Here is an interesting nugget of info I've acquired about Google and its tax: Google's UK corporation tax liability for the 18 months to the middle of last year was £46.2m, including £13.8m that would not have been paid if it were not for the new deal with HMRC.
Which implies that the renegotiated tax arrangement is yielding an increment for the Exchequer of around 43%.
Now a tax increase of more than 40% is not to be sniffed at.
But let's look at the implicit UK tax rate.
Extrapolating from published figures, Google's revenues from the UK in that year-and-a-half period was considerably more than £7bn, perhaps £7.5bn (the UK is Google's second biggest market, by the way - we matter to the company).
Now globally Google's profit margin - revenues minus costs - is around 25%. Which would imply a pre-tax profit for the UK of around £1.9bn.
That means the implicit corporation tax rate on its UK earnings is more-or-less 2.5%.
Which is a tax rate any of us would kill for.
To remind you, one of the Chancellor's proudest boasts is that he has brought the headline corporation tax rate down to 20% - which makes the UK look like a low-tax country.
But Google is - on my assessment of its UK profitability - paying an eighth of that.
Google and HMRC would of course argue that for taxable purposes my calculation of its UK profits is wrong.
They would say that there is a global convention that the profits in the UK should be measured as a margin or increment on top of what it would cost Google to operate here if all its operations were subcontracted to a third party.

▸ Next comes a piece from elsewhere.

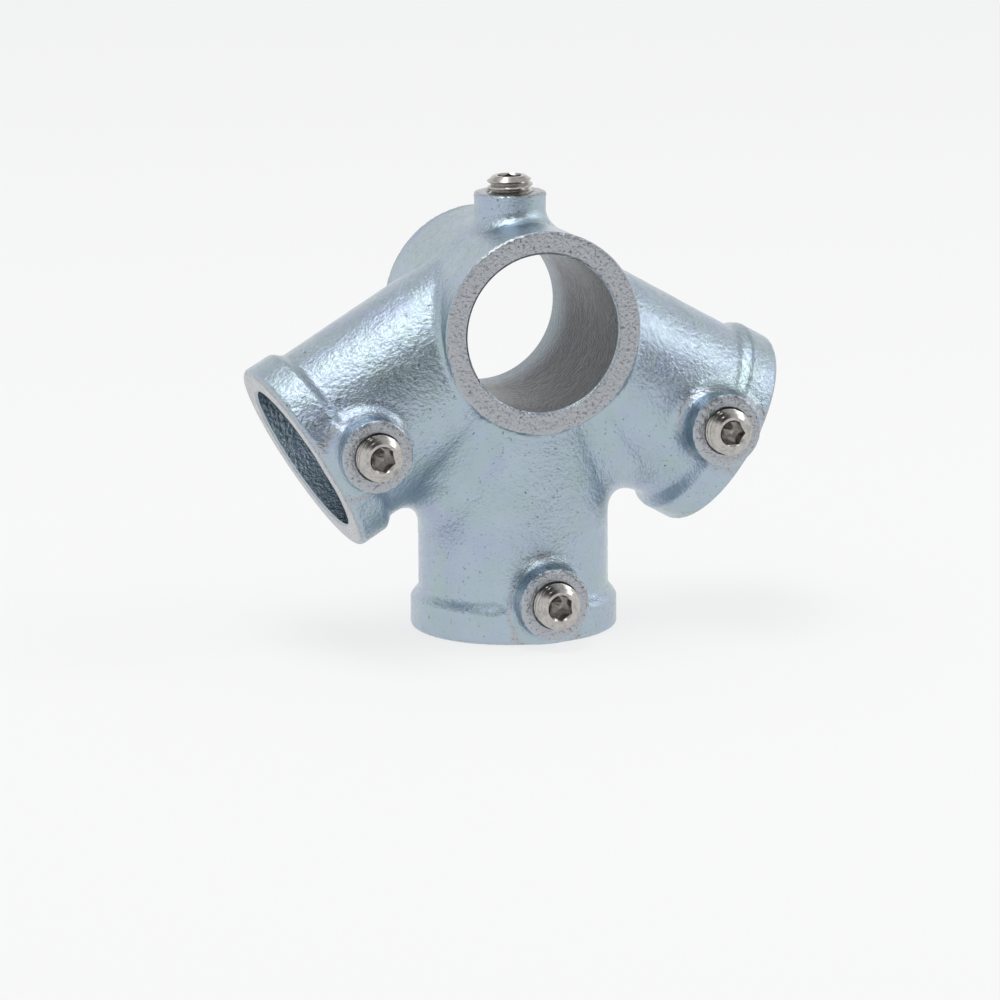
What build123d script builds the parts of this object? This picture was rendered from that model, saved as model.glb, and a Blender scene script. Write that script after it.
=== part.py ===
"""Four-way roof ridge tube fitting: one malleable iron casting and four hexagon socket set screws.

Frame: millimetres, +Z up. The origin is where the axes of all four tubes meet. The ridge tube runs
along Y, the two rafter sockets slope down to -X and +X, and the leg socket points down. The set
screws of the three sockets face -Y, and the ridge tube's own set screw faces +Z.
"""

from build123d import *
from math import cos, radians, sin, sqrt
import os

# tube that the fitting holds: nominal 1 inch pipe, and how much wider the bores are
TUBE_DIAMETER = 33.7
BORE_CLEARANCE = 0.9
MOUTH_CHAMFER = 0.4
ROOF_PITCH = 30.0

# sleeves of the three blind sockets, and the rolled blend in the valleys between them
SLEEVE_RADIUS = 21.1
RAFTER_REACH = 56.0
LEG_REACH = 68.6
VALLEY_FILLET = 5.0

# barrel that the ridge tube passes through, and how far it stands out past the sleeves at each end
BARREL_RADIUS = 22.3
BARREL_STAND_OUT = 0.7
BARREL_RIM_BEVEL = 0.5

# collar round the mouth of each sleeve
COLLAR_STEP = 1.8
COLLAR_LENGTH = 6.5
COLLAR_TAPER = 3.0
COLLAR_RIM_BEVEL = 1.0

# inside of a socket: the tube stops on a shoulder, and a cored recess goes further in
STOP_REACH = 34.0
RECESS_RADIUS = 12.0
RECESS_REACH = 26.0

# bosses for the set screws: each face's distance from the axis of the tube that it clamps
BOSS_RADIUS = 8.0
BOSS_REACH = 28.1
BOSS_INSET = 9.9
BOSS_RIM_BEVEL = 0.5
BOSS_FOOT_BEVEL = 2.0

# set screws, M10 x 12
SCREW_DIAMETER = 10.0
SCREW_LENGTH = 12.0
SCREW_STAND_OUT = 3.5
SCREW_CLEARANCE = 0.05
SCREW_CHAMFER = 0.8
HEX_ACROSS_FLATS = 5.0
HEX_DEPTH = 5.0

bore_radius = (TUBE_DIAMETER + BORE_CLEARANCE) / 2
hole_radius = SCREW_DIAMETER / 2 + SCREW_CLEARANCE
collar_radius = SLEEVE_RADIUS + COLLAR_STEP
collar_root = COLLAR_LENGTH + COLLAR_TAPER * (collar_radius - bore_radius) / COLLAR_STEP
barrel_length = 2 * (SLEEVE_RADIUS + BARREL_STAND_OUT)
boss_span = BOSS_RADIUS + 2 * BOSS_FOOT_BEVEL
slope = radians(ROOF_PITCH)
front = Vector(0, -1, 0)

# each socket's axis and the distance from the origin to its mouth
sockets = {
    "left_rafter": (Vector(-cos(slope), 0, -sin(slope)), RAFTER_REACH),
    "right_rafter": (Vector(cos(slope), 0, -sin(slope)), RAFTER_REACH),
    "leg": (Vector(0, 0, -1), LEG_REACH),
}


def crosswise(axis, distance):
    """Plane across a socket at a distance from the origin, facing out of the mouth."""
    return Plane(origin=axis * distance, x_dir=axis.cross(front), z_dir=axis)


def lengthwise(axis):
    """Plane through a socket's axis: x runs away from the axis, y runs out of the mouth."""
    across = axis.cross(front)
    return Plane(origin=(0, 0, 0), x_dir=across, z_dir=across.cross(axis))


# each boss's face, with the plane's normal pointing out of it
boss_faces = {"ridge": Plane(origin=(0, 0, BOSS_REACH), x_dir=(1, 0, 0), z_dir=(0, 0, 1))}
for name, (axis, reach) in sockets.items():
    centre = axis * (reach - BOSS_INSET) + front * BOSS_REACH
    boss_faces[name] = Plane(origin=centre, x_dir=axis.cross(front), z_dir=front)


def samples(edge):
    """Nine points along an edge."""
    return [edge @ (step / 8) for step in range(9)]


def at_foot(edge, face):
    """Whether an edge runs round the side of a boss, below its face."""
    local = [face.to_local_coords(point) for point in samples(edge)]
    on_side = all(abs(sqrt(p.X**2 + p.Y**2) - BOSS_RADIUS) < 0.001 for p in local)
    return on_side and max(p.Z for p in local) < -BOSS_RIM_BEVEL


def is_lip(edge):
    """Whether an edge is the rim of a bore where a tube goes in."""
    ends = [crosswise(axis, reach) for axis, reach in sockets.values()]
    ends += [Plane.XZ.offset(barrel_length / 2), Plane.XZ.offset(-barrel_length / 2)]
    in_plane = any(all(abs(end.to_local_coords(p).Z) < 0.001 for p in samples(edge)) for end in ends)
    return in_plane and abs(edge.radius - bore_radius) < 0.001


with BuildPart() as casting:
    # barrel, with its rims bevelled
    with BuildSketch(Plane.XZ.offset(-barrel_length / 2)):
        Circle(BARREL_RADIUS)
    extrude(amount=barrel_length)
    chamfer(casting.edges().filter_by(GeomType.CIRCLE), BARREL_RIM_BEVEL)
    # sleeves, long enough for the feet of the bosses to run out on them
    for axis, reach in sockets.values():
        with BuildSketch(crosswise(axis, 0)):
            Circle(SLEEVE_RADIUS)
        extrude(amount=reach - BOSS_INSET + boss_span)
    # blends in the valleys and crotches, where two sleeves cross in an ellipse
    fillet(casting.edges().filter_by(GeomType.ELLIPSE), VALLEY_FILLET)
    # bosses, each sunk to the axis of the tube that it clamps
    for face in boss_faces.values():
        with BuildSketch(face):
            Circle(BOSS_RADIUS)
        extrude(amount=-BOSS_REACH)
        foot = casting.edges().filter_by(lambda edge: at_foot(edge, face))
        chamfer(foot.filter_by(GeomType.LINE, reverse=True), BOSS_FOOT_BEVEL)
        rim = casting.edges().filter_by(GeomType.CIRCLE).sort_by_distance(face.origin)[0]
        chamfer(rim, BOSS_RIM_BEVEL)
    # sleeves cut to length, each with a collar that swells from it and ends in a bevelled rim
    for axis, reach in sockets.values():
        with BuildSketch(crosswise(axis, reach - COLLAR_RIM_BEVEL)):
            Circle(BOSS_REACH)
        extrude(amount=boss_span, mode=Mode.SUBTRACT)
        with BuildSketch(lengthwise(axis)):
            with BuildLine():
                Polyline(
                    (0, reach),
                    (0, reach - collar_root),
                    (bore_radius, reach - collar_root),
                    (collar_radius, reach - COLLAR_LENGTH),
                    (collar_radius, reach - COLLAR_RIM_BEVEL),
                    (collar_radius - COLLAR_RIM_BEVEL, reach),
                    close=True,
                )
            make_face()
        revolve(axis=Axis((0, 0, 0), axis))
    # through bore
    with BuildSketch(Plane.XZ.offset(-barrel_length / 2)):
        Circle(bore_radius)
    extrude(amount=barrel_length, mode=Mode.SUBTRACT)
    # socket bores down to the stop shoulders, and the cored recesses beyond
    for axis, reach in sockets.values():
        with BuildSketch(crosswise(axis, STOP_REACH)):
            Circle(bore_radius)
        extrude(amount=reach - STOP_REACH, mode=Mode.SUBTRACT)
        with BuildSketch(crosswise(axis, RECESS_REACH)):
            Circle(RECESS_RADIUS)
        extrude(amount=STOP_REACH - RECESS_REACH, mode=Mode.SUBTRACT)
    chamfer(casting.edges().filter_by(GeomType.CIRCLE).filter_by(is_lip), MOUTH_CHAMFER)
    # holes for the set screws, into each bore
    for face in boss_faces.values():
        with BuildSketch(face):
            Circle(hole_radius)
        extrude(amount=-BOSS_REACH, mode=Mode.SUBTRACT)
casting.part.label = "fitting_casting"

os.makedirs("parts", exist_ok=True)
export_step(casting.part, "parts/fitting_casting.step")

# set screws, chamfered at both ends, with a hexagon socket in the driving end
for name, face in boss_faces.items():
    driving_end = face.offset(SCREW_STAND_OUT)
    with BuildPart() as screw:
        with BuildSketch(driving_end):
            Circle(SCREW_DIAMETER / 2)
        extrude(amount=-SCREW_LENGTH)
        chamfer(screw.edges().filter_by(GeomType.CIRCLE), SCREW_CHAMFER)
        with BuildSketch(driving_end):
            RegularPolygon(HEX_ACROSS_FLATS / 2, 6, major_radius=False)
        extrude(amount=-HEX_DEPTH, mode=Mode.SUBTRACT)
    screw.part.label = f"{name}_set_screw"
    export_step(screw.part, f"parts/{name}_set_screw.step")
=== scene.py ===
"""Blender scene of the four-way roof ridge tube fitting: a zinc-plated casting with four set screws.

The casting is rebuilt here as one rolled, grainy cast skin with machined faces, and each set screw gets
its thread. Sizes are in millimetres, in the frame of the CAD model, and become metres at the end.
"""

import math

import bpy
import numpy as np
from mathutils import Matrix, Vector, noise


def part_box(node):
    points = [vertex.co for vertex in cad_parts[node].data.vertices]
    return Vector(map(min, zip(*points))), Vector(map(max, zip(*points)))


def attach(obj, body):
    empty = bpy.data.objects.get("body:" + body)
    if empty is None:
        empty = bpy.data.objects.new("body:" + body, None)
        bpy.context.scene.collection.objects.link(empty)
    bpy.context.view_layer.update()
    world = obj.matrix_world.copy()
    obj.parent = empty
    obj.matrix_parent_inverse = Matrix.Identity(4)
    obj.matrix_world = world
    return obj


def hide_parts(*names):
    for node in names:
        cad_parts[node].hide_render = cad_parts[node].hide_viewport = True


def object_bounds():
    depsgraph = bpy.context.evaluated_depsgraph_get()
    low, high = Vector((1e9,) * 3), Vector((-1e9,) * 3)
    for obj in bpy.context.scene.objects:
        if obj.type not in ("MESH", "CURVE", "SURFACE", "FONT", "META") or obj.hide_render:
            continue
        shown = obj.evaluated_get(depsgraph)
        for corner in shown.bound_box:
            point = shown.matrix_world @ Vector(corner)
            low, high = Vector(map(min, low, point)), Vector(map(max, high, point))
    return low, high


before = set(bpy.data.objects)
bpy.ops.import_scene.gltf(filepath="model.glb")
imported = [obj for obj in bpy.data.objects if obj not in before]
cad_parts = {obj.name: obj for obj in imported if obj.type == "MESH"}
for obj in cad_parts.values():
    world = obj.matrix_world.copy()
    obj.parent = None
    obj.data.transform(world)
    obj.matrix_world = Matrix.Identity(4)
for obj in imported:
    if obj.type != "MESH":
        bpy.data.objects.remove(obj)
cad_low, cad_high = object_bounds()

MM = 0.001

# the casting, as in the CAD source
BORE_RADIUS = 17.3
BARREL_RADIUS = 22.3
BARREL_HALF = 21.8
SLEEVE_RADIUS = 21.1
RAFTER_REACH = 56.0
LEG_REACH = 68.6
ROOF_PITCH = 30.0
COLLAR_STEP = 1.8
COLLAR_LENGTH = 6.5
COLLAR_TAPER = 3.0
STOP_REACH = 34.0
RECESS_RADIUS = 12.0
RECESS_REACH = 26.0
BOSS_RADIUS = 8.0
BOSS_REACH = 28.1
BOSS_INSET = 9.9
HOLE_RADIUS = 5.05
SCREW_RADIUS = 5.0
SCREW_LENGTH = 12.0
SCREW_STAND_OUT = 3.5
HEX_ACROSS_FLATS = 5.0

# rolled blends and rounded rims of the cast skin
VALLEY_BLEND = {"left": 9.0, "right": 7.6}
BARREL_BLEND = 3.0
FACE_BLEND = 0.9
FOOT_BLEND = 3.0
COLLAR_ROUND = 1.3
BARREL_ROUND = 0.6
BOSS_ROUND = 0.8
MOUTH_CHAMFER = 0.5
GRID = 0.65

slope = math.radians(ROOF_PITCH)
FRONT = np.array([0.0, -1.0, 0.0])
UP = np.array([0.0, 0.0, 1.0])
SOCKETS = {
    "left": (np.array([-math.cos(slope), 0.0, -math.sin(slope)]), RAFTER_REACH),
    "right": (np.array([math.cos(slope), 0.0, -math.sin(slope)]), RAFTER_REACH),
    "leg": (np.array([0.0, 0.0, -1.0]), LEG_REACH),
}
# each boss: centre of its face, the way it faces, and the turn of the hexagon in its screw
BOSSES = {"ridge_set_screw": (UP * BOSS_REACH, UP, 15.0)}
for key, turn in (("left", 12.0), ("right", 28.0), ("leg", 3.0)):
    axis, reach = SOCKETS[key]
    node = "leg_set_screw" if key == "leg" else key + "_rafter_set_screw"
    BOSSES[node] = (axis * (reach - BOSS_INSET) + FRONT * BOSS_REACH, FRONT, turn)


# ---------------------------------------------------------------- shapes as distance fields
def smooth(t):
    """0 to 1 with flat ends."""
    t = np.clip(t, 0.0, 1.0)
    return t * t * (3.0 - 2.0 * t)


def rolled_join(a, b, radius):
    """Union of two distances with a rolled fillet between them."""
    away = np.hypot(np.maximum(radius - a, 0.0), np.maximum(radius - b, 0.0))
    return np.maximum(radius, np.minimum(a, b)) - away


def rounded_cut(a, b, radius):
    """Intersection of two distances with a rounded edge."""
    out = np.hypot(np.maximum(radius + a, 0.0), np.maximum(radius + b, 0.0))
    return np.minimum(-radius, np.maximum(a, b)) + out


def around(points, axis):
    """Distance along an axis through the origin, distance from it, and the way out from it."""
    along = points @ axis
    off = points - along[:, None] * axis
    far = np.linalg.norm(off, axis=1)
    return along, far, off / np.maximum(far, 1e-6)[:, None]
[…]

Those notional taxable profits would appear to be a bit more than a couple of hundred million quid for for the 18 months to the middle of last year.

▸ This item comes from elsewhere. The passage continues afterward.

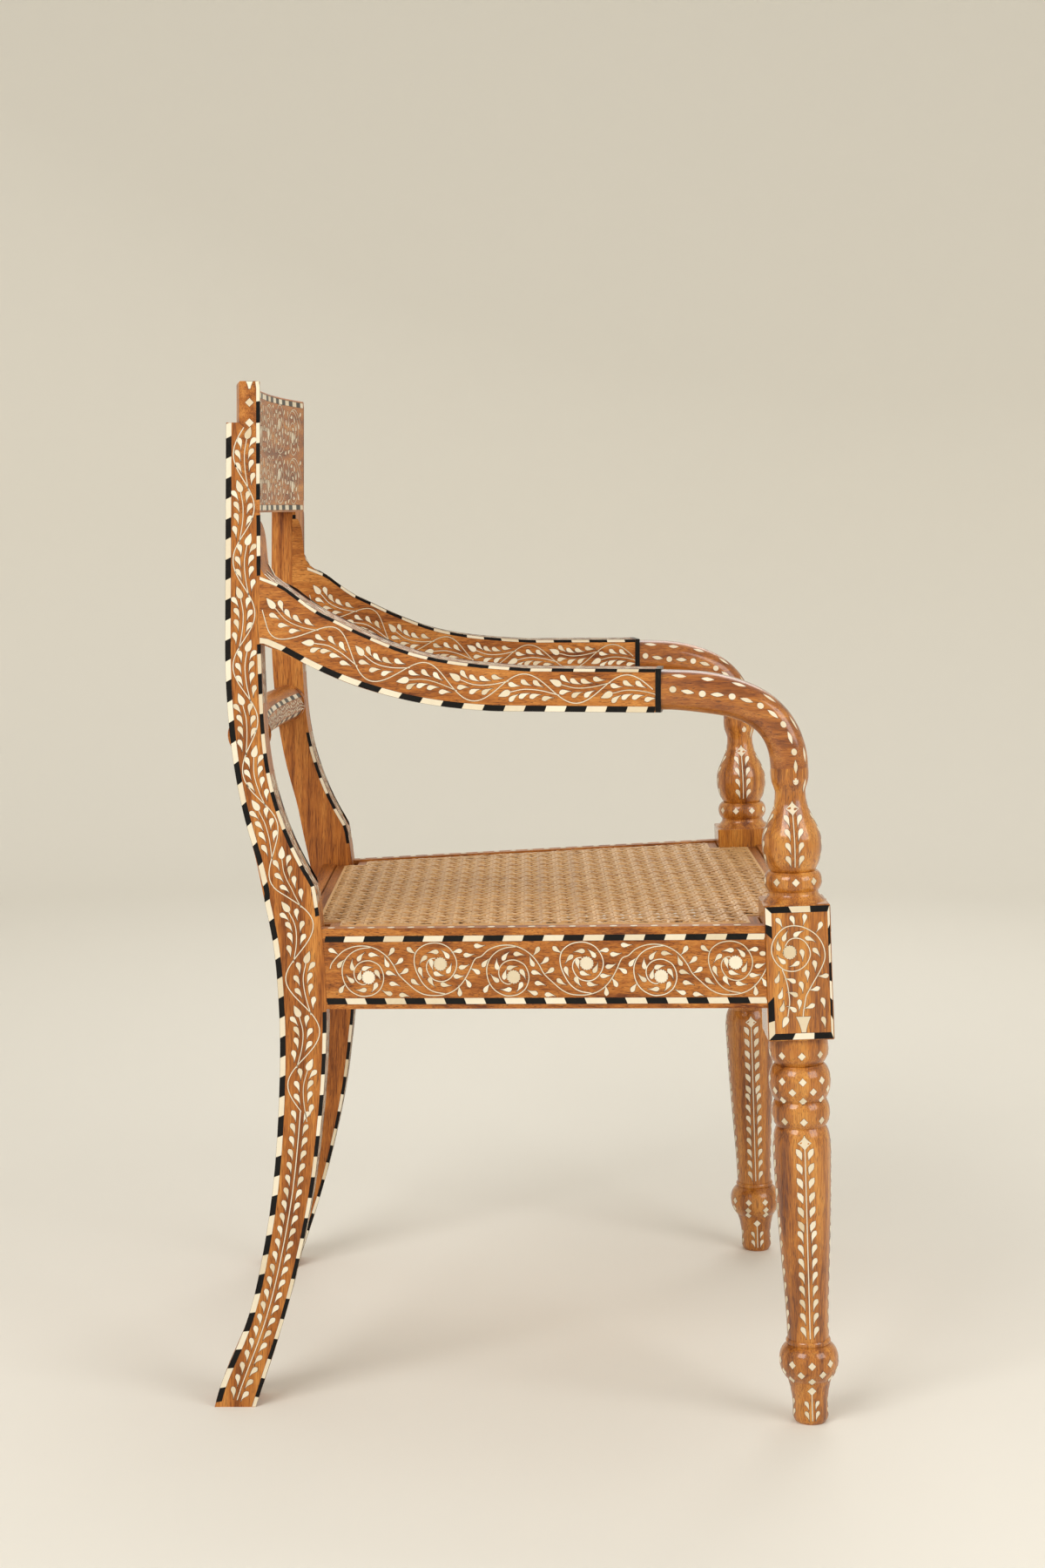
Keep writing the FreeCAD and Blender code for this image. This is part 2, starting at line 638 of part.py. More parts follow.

And the British taxman would want credit for increasing that margin or increment in its latest negotiations with Google, to capture (in a way that I freely admit I don't understand) a new assessment of the maturity of its UK business and the low risk of operating here.
They would argue that it would be wholly inappropriate to tax Google on profits measured as I suggested, because most of the costs and business risks of developing Google were taken in the US - and therefore it is only fair that the bulk of the taxable profit of this global giant should be attributable to the US.

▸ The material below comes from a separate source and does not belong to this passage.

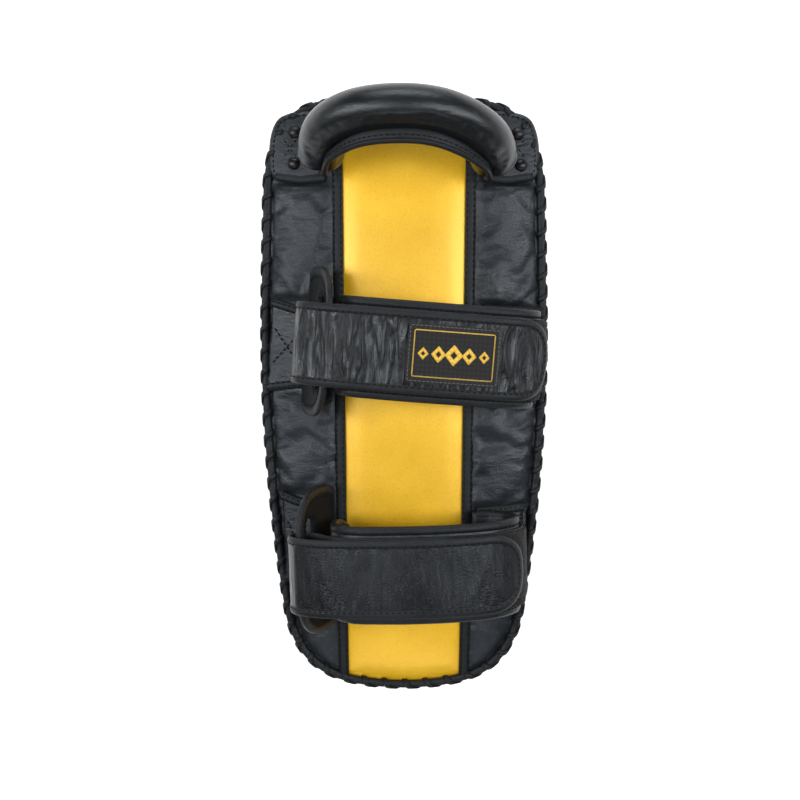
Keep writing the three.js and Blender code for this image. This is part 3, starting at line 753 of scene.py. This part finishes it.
# ------------------------------------------------------------------ pad body
def build_body():
    seam_top = GOLD_HALF_TOP + SEAM_BINDING / 2
    seam_bottom = GOLD_HALF_BOTTOM + SEAM_BINDING / 2
    rim = inset(OUTLINE, 3.0)

    def seam_x(y):
        return seam_bottom + (seam_top - seam_bottom) * (y - PAD_BOTTOM) / (PAD_TOP - PAD_BOTTOM)

    def clipped(low_x, high_x):
        """The part of the pad's rim between two lines along the pad."""
        pts = rim.at(rim.samples(1.5))
        kept = [(min(max(x, low_x(y)), high_x(y)), y) for x, y in pts]
        return Line(kept, closed=True)

    def puff(a, b, d):
        edge = np.clip(d / 10.0, 0, 1)
        soft = 3.4 * (edge * (2 - edge)) - 1.5
        waves = 1.2 * wobble(a, b, 42, 55, 3.1) + 0.2 * wobble(a, b, 15, 22, 8.7)
        creases = 0.2 * (1 - 3 * np.abs(wobble(a + b * 0.5, b, 9, 16, 2.6)))
        return soft + (waves + creases) * edge

    def straps_pull(a, b):
        """Leather drawn into shallow folds beside each sewn anchor."""
        pull = np.zeros(len(a))
        for strap in STRAPS.values():
            for side in (-1, 1):
                dx = a - side * 68
                dy = b - (strap["middle"] - side * 5)
                far = np.hypot(dx, np.maximum(np.abs(dy) - 31, 0))
                turn = np.arctan2(np.maximum(np.abs(dy) - 24, 0.1) * np.sign(dy), dx)
                fold = np.cos(turn * 7 + dy * 0.13) * np.exp(-far / 20)
                pull += 0.8 * fold * (np.abs(dy) > 30)
        return pull

    def panel_relief(a, b, d):
        free = 1 - sewn_down(a, b)
        loose = np.maximum(puff(a, b, d), -1.5) + straps_pull(a, b) * np.clip(d / 9.0, 0, 1)
        return loose * free - 0.8 * (1 - free)

    def gold_relief(a, b, d):
        edge = np.clip(d / 16.0, 0, 1)
        dents = 0.45 * wobble(a, b, 34, 40, 5.5)
        return 2.2 * edge * (2 - edge) - 1.9 + dents * edge

    pieces = {
        "left": clipped(lambda y: -BEYOND, lambda y: -seam_x(y) - 0.2),
        "centre": clipped(lambda y: -seam_x(y) + 0.2, lambda y: seam_x(y) - 0.2),
        "right": clipped(lambda y: seam_x(y) + 0.2, lambda y: BEYOND),
    }
    for word, outline in pieces.items():
        gold = word == "centre"
        panel = plate(f"back_panel_{word}_leather", TOP, outline, -1.8, 0.0,
                      "gold" if gold else "black", "pad", step=2.2,
                      relief=gold_relief if gold else panel_relief)
        if not gold:
            inflate_panel(panel, outline)
        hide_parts(f"back_panel_{word}")

    for side, word in ((-1, "left"), (1, "right")):
        half = SEAM_BINDING / 2
        ys = np.linspace(PAD_BOTTOM + 5.0, PAD_TOP - 4.0, 60)
        middle = Line([(side * seam_x(y), y) for y in ys])
        strip_outline = Line(
            [(side * seam_x(y) - half, y) for y in ys[::-1]] + [(side * seam_x(y) + half, y) for y in ys],
            closed=True)
        crown = lambda a, b, d: 0.55 * np.clip(d / 2.4, 0, 1) - 0.3
        strip = plate(f"seam_binding_{word}_leather", TOP, strip_outline, -0.6, 1.0, "binding", "pad",
                      step=1.15, step_b=2.2, relief=crown)
        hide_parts(f"seam_binding_{word}")
        rows = [inset(middle, offset) for offset in (-2.2, 2.2)]
        threads = stitches(f"seam_stitches_{word}", TOP, rows, 1.15, "pad")

    build_gusset()
    build_strike_face()
    build_edge()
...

In other words, the British taxman and Google would both insist that the Chancellor and the Exchequer are getting quite as much tax as they deserve - perhaps even more - given that multinationals conventionally pay most tax in their homeland (or America in this case).
Here is the punchline.
George Osborne, who is struggling to reduce the government's deficit and needs every penny of tax he can lay his hands on, would seem to concur that he is not being short-changed by mighty Google.
Meanwhile his Labour opposite number, John McDonnell, says it is an outrage Google isn't paying more.
And in a way both are right: McDonnell may well have natural justice on his side; whereas Osborne may have done as well as any Chancellor could, given the power of global companies to move their homes to minimise their tax liabilities.